Quelles étaient ces instructions ? C’est ce que M. Orsini ne dit pas, et ce qu’il est fort difficile de conjecturer. Pourquoi de Milan se rendre à Venise, à Trieste, à Vienne et jusqu’à Hermanstadt, au fond de la Transylvanie ? Voulait-on sérieusement que le hardi voyageur s’enrôlât dans l’armée autrichienne, ou n’était-ce qu’une feinte pour couvrir le but véritable au cas d’une arrestation ? Il ne serait pas impossible que M. Kossuth eût voulu associer la Hongrie aux projets conçus pour l’Italie, et peut-être les deux proscrits souhaitaient-ils de porter la désorganisation dans l’armée autrichienne, afin de frapper l’ennemi commun au cœur. Ce qu’il y a de sûr, c’est que ces beaux plans n’étaient que chimères : on avait compté sans la vigilante police du saint-empire. À peine arrivé à Hermanstadt, M. Orsini est arrêté ; bien qu’on ne trouvât sur lui ni dans ses effets rien de compromettant, on n’eut garde de le relâcher. Sans savoir qui il était, la police avait flairé le conspirateur ; l’ordre d’arrestation était parvenu à Hermanstadt douze heures avant lui.

Je n’entrerai point dans le détail des souffrances que M. Orsini dit avoir subies à cette époque de sa captivité. Ce que nous aimons à reconnaître, c’est que, avec une louable sincérité, il dit le bien comme le mal, et ne cherche point à assombrir le tableau. De son récit, on peut conclure en somme que le régime des prisons autrichiennes s’est adouci, et que plusieurs complaisances sont autorisées aujourd’hui, qui étaient sévèrement interdites au temps de Silvio Pellico. Quoi qu’il en soit, d’Hermanstadt il fut ramené à Vienne, puis à Mantoue. La première partie de ce voyage fut très pénible. Le Danube n’était plus qu’une épaisse couche de glace, et le prisonnier voyageait tout le jour sans qu’il lui fût accordé un moment de répit pour réchauffer ses membres engourdis. Plus heureux, les gendarmes qui l’accompagnaient se relayaient toutes les cinq ou six heures. Dans les hôtelleries où l’on passait la nuit, M. Orsini, quoique malade, était gardé à vue, et à chaque issue de la chambre un soldat montait sa faction, la baïonnette au bout du fusil. On n’eût pas fait plus pour M. Mazzini lui-même.

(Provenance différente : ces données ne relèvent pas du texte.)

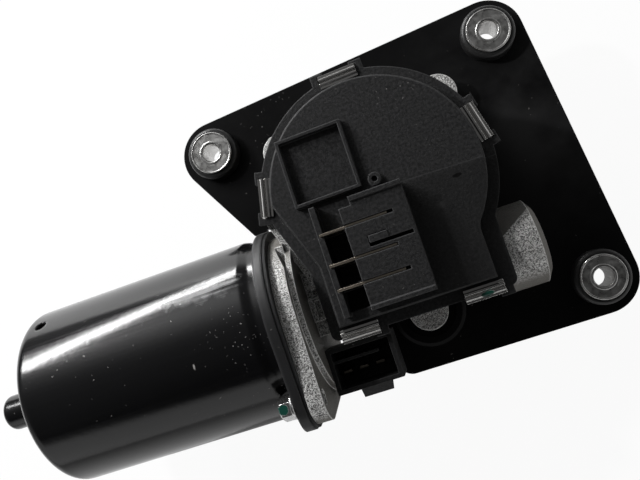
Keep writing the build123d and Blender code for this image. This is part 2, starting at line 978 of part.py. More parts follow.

La police put facilement se convaincre à Vienne, par les interrogatoires, qu’elle avait mis la main sur un de ces hommes qui font beaucoup de bruit pour rien, et qui ont plus d’audace que d’habileté. Poussé dans ses derniers retranchemens, M. Orsini avoua qu’il ne s’appelait point Hernagh, mais il refusa de dire son véritable nom. Était-ce pour ne pas faire connaître son passé ? Il aurait dû comprendre que ses réticences mêmes feraient supposer pis encore. Voulait-il, comme il le dit à la police, éviter à sa famille l’humiliation de savoir un des siens dans les fers ? C’était oublier que le crime fait la honte et non pas l’échafaud. Une seule de ses réponses nous met sur la trace de son véritable génie : il se donna pour Toscan, et demanda à être envoyé dans son prétendu pays. « Pour m’y conduire, dit-il, on m’aurait fait passer dans des contrées que je connaissais bien, et où je pouvais avoir chance de m’échapper. »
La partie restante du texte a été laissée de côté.